>> Begin

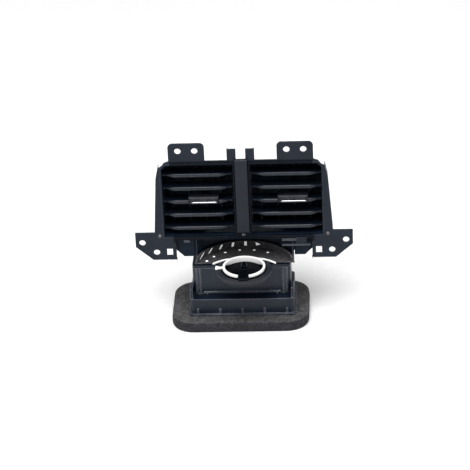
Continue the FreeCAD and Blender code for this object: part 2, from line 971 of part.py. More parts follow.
def vent_housing():
    shell = side_profile(
        "Shell",
        [
            ("shell_y", "floor_bottom"),
            ("back_y", "floor_bottom"),
            ("back_y", "roof_back"),
            ("shell_y", "roof_front"),
        ],
        "2 * shell_half",
    )
    shell = soften(shell, "Chamfer", "roof_bevel", slanting)
    roof_inside = "roof_front - roof_wall"
    inside_back = "roof_back - roof_wall + housing_wall * tan(roof_slope)"
    cavity = side_profile(
        "Cavity",
        [
            ("shell_y - over", "floor_top"),
            ("back_y - housing_wall", "floor_top"),
            ("back_y - housing_wall", inside_back),
            ("shell_y - over", f"{roof_inside} + over * tan(roof_slope)"),
        ],
        "2 * outlet_outer",
    )
    cavity = soften(cavity, "Chamfer", "roof_bevel - housing_wall / 2", slanting)
    port = common(
        cylinder(
            "0",
            "dial_y",
            "floor_bottom - over",
            "skirt_radius - skirt_wall",
            "housing_wall + 2 * over",
        ),
        centred_box(
            "0",
            "face_y + port_front",
            "floor_bottom - over",
            "2 * skirt_radius",
            "2 * skirt_radius",
            "housing_wall + 2 * over",
        ),
    )
    spines = [
        common(
            centred_box(
                f"{side} * (spine_half - spine_wall / 2)",
                "shell_y",
                "floor_bottom",
                "spine_wall",
                "spine_depth",
                "frame_top",
            ),
            side_profile(
                "SpineLimit",
                [
                    ("shell_y", "floor_top - housing_wall / 2"),
                    ("back_y", "floor_top - housing_wall / 2"),
                    ("back_y", "roof_back - roof_wall / 2"),
                    ("shell_y", "roof_front - roof_wall / 2"),
                ],
                "2 * shell_half",
            ),
        )
        for side in OUTLETS.values()
    ]
    bosses = [
        common(
            cylinder(x, "vane_y", "vane_top + fit_gap", "boss_radius", "frame_top - vane_top"),
            side_profile(
                "BossLimit",
                [
                    ("shell_y", "floor_top"),
                    ("back_y", "floor_top"),
                    ("back_y", "roof_back - roof_wall / 2"),
                    ("shell_y", "roof_front - roof_wall / 2"),
                ],
                "2 * shell_half",
            ),
        )
        for x in vane_places()
    ]
    chins = []
    for side in OUTLETS.values():
        chin = centred_box(
            f"{side} * (chin_inner + chin_width / 2)",
            "face_y + chin_front",
            "floor_bottom - chin_drop",
            "chin_width",
            "chin_depth",
            "chin_drop + housing_wall / 2",
        )
        outer = number(f"{side} * (chin_inner + chin_width)")
        low = number("floor_bottom - chin_drop")

        def chin_corner(edge, outer=outer, low=low):
            spot = edge.CenterOfMass
            level = abs(spot.x - outer) < 1e-3 and abs(spot.z - low) < 1e-3
            return along("y")(edge) and level

        chins.append(soften(chin, "Chamfer", "chin_bevel", chin_corner))
        chins.append(
            centred_box(
                f"{side} * (chin_inner + over / 2 - chin_return / 2)",
                "face_y + chin_front + chin_depth - housing_wall",
                "floor_bottom - chin_drop",
                "chin_return + over",
                "housing_wall",
                "chin_drop + housing_wall / 2",
            )
        )
    ribs = [
        centred_box(
            f"{step} * back_rib_pitch",
            "back_y - housing_wall / 2",
            "floor_bottom",
            "rib_width",
            "housing_wall / 2 + rib_proud",
            "roof_back - floor_bottom - housing_wall",
        )
        for step in (-2, -1, 0, 1, 2)
    ]
    body = fuse(cut(cut(shell, cavity), port), *spines, *bosses, *chins, *ribs)
    holes = []
    rows = int(number("slat_count"))
    for row in range(1, rows + 1):
        for wall_x in ("-shell_half", "-spine_half", "spine_half - spine_wall", "outlet_outer"):
            holes.append(
                cylinder(
                    f"{wall_x} - over",
                    "slat_y",
                    slat_height(row),
                    "slat_pin + pin_clearance",
                    "housing_wall + 2 * over",
                    turn=ALONG_X,
                )
            )
    for x in vane_places():
        holes.append(
            cylinder(
                x,
                "vane_y",
                "floor_bottom - over",
                "vane_pin + pin_clearance",
                "housing_wall + 2 * over",
            )
        )
        holes.append(
            cylinder(
                x,
                "vane_y",
                "vane_top - over",
                "vane_pin + pin_clearance",
                "vane_pin_length + over + fit_gap",
            )
        )
    sub_part("vent_housing", cut(body, *holes))


def slat_height(row):
    """Height of a slat's pivot; row 1 is the top one."""
    return f"(slat_middle + ((slat_count + 1) / 2 - {row}) * slat_pitch)"


def outlet_x(side):
    """Middle of an outlet in X."""
    return f"({side} * outlet_centre)"


def vane_x(side, place_number):
    """Place of a vane in X; the third vane stands behind the knob."""
    return f"({outlet_x(side)} + knob_offset + ({place_number} - 3) * vane_pitch)"


def vane_places():
    """Places of all vanes in X."""
    count = int(number("vane_count"))
    return [vane_x(side, i) for side in OUTLETS.values() for i in range(1, count + 1)]


# Slats, their link bars, knobs and chrome strips
def slat(name, side, row):
    x = outlet_x(side)
    z = slat_height(row)
    width = "slat_outer - slat_inner"
    blade = centred_box(
        x,
        "slat_y - slat_front + nose_depth / 2",
        f"{z} - slat_thick / 2",
        width,
        "slat_front + slat_rear - nose_depth / 2",
        "slat_thick",
    )
    end_x = number(f"{side} * slat_outer")
    rear_y = number("slat_y + slat_rear")

    def outer_rear(edge):
        spot = edge.CenterOfMass
        return along("z")(edge) and abs(spot.x - end_x) < 1e-3 and abs(spot.y - rear_y) < 1e-3

    blade = soften(blade, "Chamfer", "slat_corner", outer_rear)
    nose = centred_box(
        x,
        "slat_y - slat_front",
        f"{z} - nose_height / 2",
        "nose_length",
        "nose_depth",
        "nose_height",
    )
    nose = soften(nose, "Chamfer", "nose_height / 2 - slat_thick / 4", along("z"))
    pieces = [blade, nose]
    to_wall = "fit_gap + pin_seat"
    to_spine = "slat_link_room + pin_seat - fit_gap / 2"
    outer_start = "slat_outer" if side > 0 else f"-slat_outer - ({to_wall})"
    inner_start = f"slat_inner - ({to_spine})" if side > 0 else "-slat_inner"
    pieces.append(cylinder(outer_start, "slat_y", z, "slat_pin", to_wall, turn=ALONG_X))
    pieces.append(cylinder(inner_start, "slat_y", z, "slat_pin", to_spine, turn=ALONG_X))
    crank_length = "slat_link_room - fit_gap"
    crank_start = f"slat_inner - ({crank_length})" if side > 0 else "-slat_inner"
    pieces.append(
        cylinder(crank_start, "slat_y + slat_crank", z, "crank_pin", crank_length, turn=ALONG_X)
    )
    sub_part(name, fuse(*pieces))


def slat_link(name, side):
    gap = "(slat_link_room - link_thick) / 2"
    start = f"spine_half + {gap}" if side > 0 else f"-spine_half - {gap} - link_thick"
    rows = int(number("slat_count"))
    bar = box(
        start,
        "slat_y + slat_crank - link_width / 2",
        f"{slat_height(rows)} - link_end",
        "link_thick",
        "link_width",
        f"{slat_height(1)} - {slat_height(rows)} + 2 * link_end",
    )
    holes = [
        cylinder(
            f"{start} - over",
            "slat_y + slat_crank",
            slat_height(row),
            "crank_pin + pin_clearance",
            "link_thick + 2 * over",
            turn=ALONG_X,
        )
        for row in range(1, rows + 1)
    ]
    sub_part(name, cut(bar, *holes))


def knob(name, side):
    x = f"({outlet_x(side)} + knob_offset)"
    z = slat_height("(slat_count + 1) / 2")
    nose_y = "slat_y - slat_front"
    front = f"{nose_y} - knob_front"
    block = centred_box(
        x, front, f"{z} - knob_below", "knob_width", "knob_depth", "knob_below + knob_above"
    )
    front_y = number(front)

    def front_edge(edge):
        return abs(edge.CenterOfMass.y - front_y) < 1e-3

    block = soften(block, "Chamfer", "knob_round", front_edge)
    blade_room = "slat_thick / 2 + knob_slot"
    strap_end = "slat_y + slat_rear + knob_slot"
    strap_start = f"{front} + knob_depth - knob_slot"
    straps = [
        centred_box(
            x,
            strap_start,
            f"{z} + {edge}",
            "arm_strap",
            f"{strap_end} + fork_web - ({strap_start})",
            "strap_thick",
        )
        for edge in (blade_room, f"-({blade_room}) - strap_thick")
    ]
    web = centred_box(
        x,
        strap_end,
        f"{z} - ({blade_room}) - strap_thick",
        "arm_strap",
        "fork_web",
        f"2 * ({blade_room} + strap_thick)",
    )
    tines = [
        centred_box(
            f"{x} + {edge} * (fork_gap + tine_wall) / 2",
            strap_end,
            f"{z} - ({blade_room}) - strap_thick",
            "tine_wall",
            "fork_web + tine_length",
            f"2 * ({blade_room} + strap_thick)",
        )
        for edge in (-1, 1)
    ]
    nose_room = centred_box(
        x,
        f"{nose_y} - knob_slot",
        f"{z} - nose_height / 2 - knob_slot",
        "knob_width + 2 * over",
        "knob_depth",
        "nose_height + 2 * knob_slot",
    )
    slotted = cut(block, nose_room)
    sub_part(name, fuse(slotted, *straps, web, *tines))


def knob_trim(name, side):
    x = f"({outlet_x(side)} + knob_offset)"
    z = slat_height("(slat_count + 1) / 2")
    strip = centred_box(
        x,
        "slat_y - slat_front - knob_front - trim_thick",
        f"{z} - knob_below + knob_round / 2",
        "trim_width - knob_round",
        "trim_thick",
        "trim_height - knob_round / 2",
    )
    sub_part(name, strip)


# Vertical vanes and their link bars
def vane(name, side, place_number):
    x = vane_x(side, place_number)
    start = "vane_y - vane_front"
    blade = centred_box(
        x, start, "vane_bottom", "vane_thick", "vane_front + vane_rear", "vane_top - vane_bottom"
    )
    notch = centred_box(
        x,
        "vane_y + vane_notch_start",
        "vane_bottom - over",
        "vane_thick + 2 * over",
        "vane_rear",
        "vane_notch + over",
    )
    pieces = [cut(blade, notch)]
    pieces.append(
        cylinder(x, "vane_y", "vane_top - over", "vane_pin", "vane_pin_length + over")
    )
    foot = "fit_gap + pin_seat"
    pieces.append(cylinder(x, "vane_y", f"vane_bottom - ({foot})", "vane_pin", f"{foot} + over"))
    pieces.append(
        cylinder(
            x,
            "vane_y + vane_crank",
            "vane_bottom + vane_link_gap - fit_gap",
            "crank_pin",
            "vane_notch - vane_link_gap + fit_gap + over",
        )
    )
    if place_number == 3:
        z = slat_height("(slat_count + 1) / 2")
        pieces.append(
            centred_box(
                x,
                "vane_y - finger_tip",
                f"{z} - finger_half",
                "finger_thick",
                "finger_tip - vane_front + over",
                "2 * finger_half",
            )
        )
    sub_part(name, fuse(*pieces))


def vane_link(name, side):
    count = int(number("vane_count"))
    first = vane_x(side, 1)
    z = "vane_bottom + vane_link_gap"
    bar = box(
        f"{first} - link_end",
        "vane_y + vane_crank - link_width / 2",
        z,
        f"{vane_x(side, count)} - {first} + 2 * link_end",
        "link_width",
        "link_thick",
    )
    holes = [
        cylinder(
            vane_x(side, i),
            "vane_y + vane_crank",
            f"{z} - over",
            "crank_pin + pin_clearance",
            "link_thick + 2 * over",
        )
        for i in range(1, count + 1)
    ]
    sub_part(name, cut(bar, *holes))


# Centre bar, screws and small clips on the face
def centre_bar():
    bar = centred_box(
        "0",
        "face_y - bar_proud",
        "bar_bottom",
        "2 * bar_half",
        "bar_proud",
        "frame_top + bar_rise - bar_bottom",
    )
    front_y = number("face_y - bar_proud")

    def front_edge(edge):
        return abs(edge.CenterOfMass.y - front_y) < 1e-3

    sub_part("centre_bar", soften(bar, "Chamfer", "bar_chamfer", front_edge))


def frame_screws():
    height = "frame_bottom + screw_rise"
    heads = [
        cylinder(x, "face_y - screw_head", height, "screw_radius", "screw_head", turn=ALONG_Y)
        for x in ("-screw_side", "0", "screw_side")
    ]
    sub_part("frame_screws", group(*heads))


def lower_clips():
    under = "frame_bottom - clip_height"
    small = centred_box("-clip_x", "face_y", under, "clip_width", "clip_thick", "clip_height")
    latch = centred_box("latch_x", "face_y", under, "latch_width", "clip_thick", "clip_height")
    sub_part("lower_clips", group(small, latch))


foam_seal()
duct_front()
duct_rear()
dial_deck()
dial()
dial_scale()
spring_ring()
retaining_post()
face_frame()
vent_housing()
centre_bar()
frame_screws()
lower_clips()
for outlet, side in OUTLETS.items():
    for row in range(1, int(SIZES["slat_count"]) + 1):
        slat(f"{outlet}_slat_{row}", side, row)
    slat_link(f"{outlet}_slat_link", side)
    knob(f"{outlet}_knob", side)
    knob_trim(f"{outlet}_knob_trim", side)
    for i in range(1, int(SIZES["vane_count"]) + 1):
        vane(f"{outlet}_vane_{i}", side, i)
    vane_link(f"{outlet}_vane_link", side)

doc.recompute()
for item in doc.Objects:
    if "Invalid" in item.State or "Error" in item.State:
        raise ValueError(f"{item.Label} failed: {item.State}")
for name, item in sub_parts.items():
    if item.Shape.isNull() or not item.Shape.isValid():
        raise ValueError(f"{name}: no valid shape")

os.makedirs("parts", exist_ok=True)
for name, item in sub_parts.items():
    item.Shape.exportStep(f"parts/{name}.step")
    bounds = item.Shape.BoundBox
    print(name, len(item.Shape.Solids), round(item.Shape.Volume, 1), bounds)
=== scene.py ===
"""Looks of a car rear air vent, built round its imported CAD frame.

The vent stands on its foam seal at Z = 0 with its face towards -Y. Lengths are metres in the
CAD frame. Places come from the frame's boxes and joints, and the rest from the named values
of each class.
"""

import json
import logging
import math
from dataclasses import dataclass, fields
from enum import Enum
from typing import NewType

import bmesh
import bpy
import numpy as np
from mathutils import Matrix, Vector

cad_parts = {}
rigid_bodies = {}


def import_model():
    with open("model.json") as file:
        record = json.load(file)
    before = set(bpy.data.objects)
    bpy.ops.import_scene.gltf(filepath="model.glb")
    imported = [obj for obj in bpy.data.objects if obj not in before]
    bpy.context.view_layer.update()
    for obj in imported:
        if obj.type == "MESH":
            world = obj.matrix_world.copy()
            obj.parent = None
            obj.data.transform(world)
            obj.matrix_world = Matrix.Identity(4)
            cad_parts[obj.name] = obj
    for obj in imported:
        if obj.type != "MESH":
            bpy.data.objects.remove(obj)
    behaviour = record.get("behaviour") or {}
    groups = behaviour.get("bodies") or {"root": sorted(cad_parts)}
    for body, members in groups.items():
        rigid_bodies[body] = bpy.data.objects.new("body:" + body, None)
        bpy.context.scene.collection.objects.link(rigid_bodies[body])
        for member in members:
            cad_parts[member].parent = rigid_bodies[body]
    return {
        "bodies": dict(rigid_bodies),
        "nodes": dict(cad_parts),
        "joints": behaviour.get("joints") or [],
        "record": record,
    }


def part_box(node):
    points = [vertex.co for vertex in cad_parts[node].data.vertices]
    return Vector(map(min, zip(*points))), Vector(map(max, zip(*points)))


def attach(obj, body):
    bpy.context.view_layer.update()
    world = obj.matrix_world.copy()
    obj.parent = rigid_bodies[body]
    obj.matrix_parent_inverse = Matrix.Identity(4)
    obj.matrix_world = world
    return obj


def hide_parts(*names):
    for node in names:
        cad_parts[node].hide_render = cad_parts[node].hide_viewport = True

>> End

§ Exercise details
Show all lines from the data above in which the word "members" appears.

§ Solution for this task
    for body, members in groups.items():
        for member in members:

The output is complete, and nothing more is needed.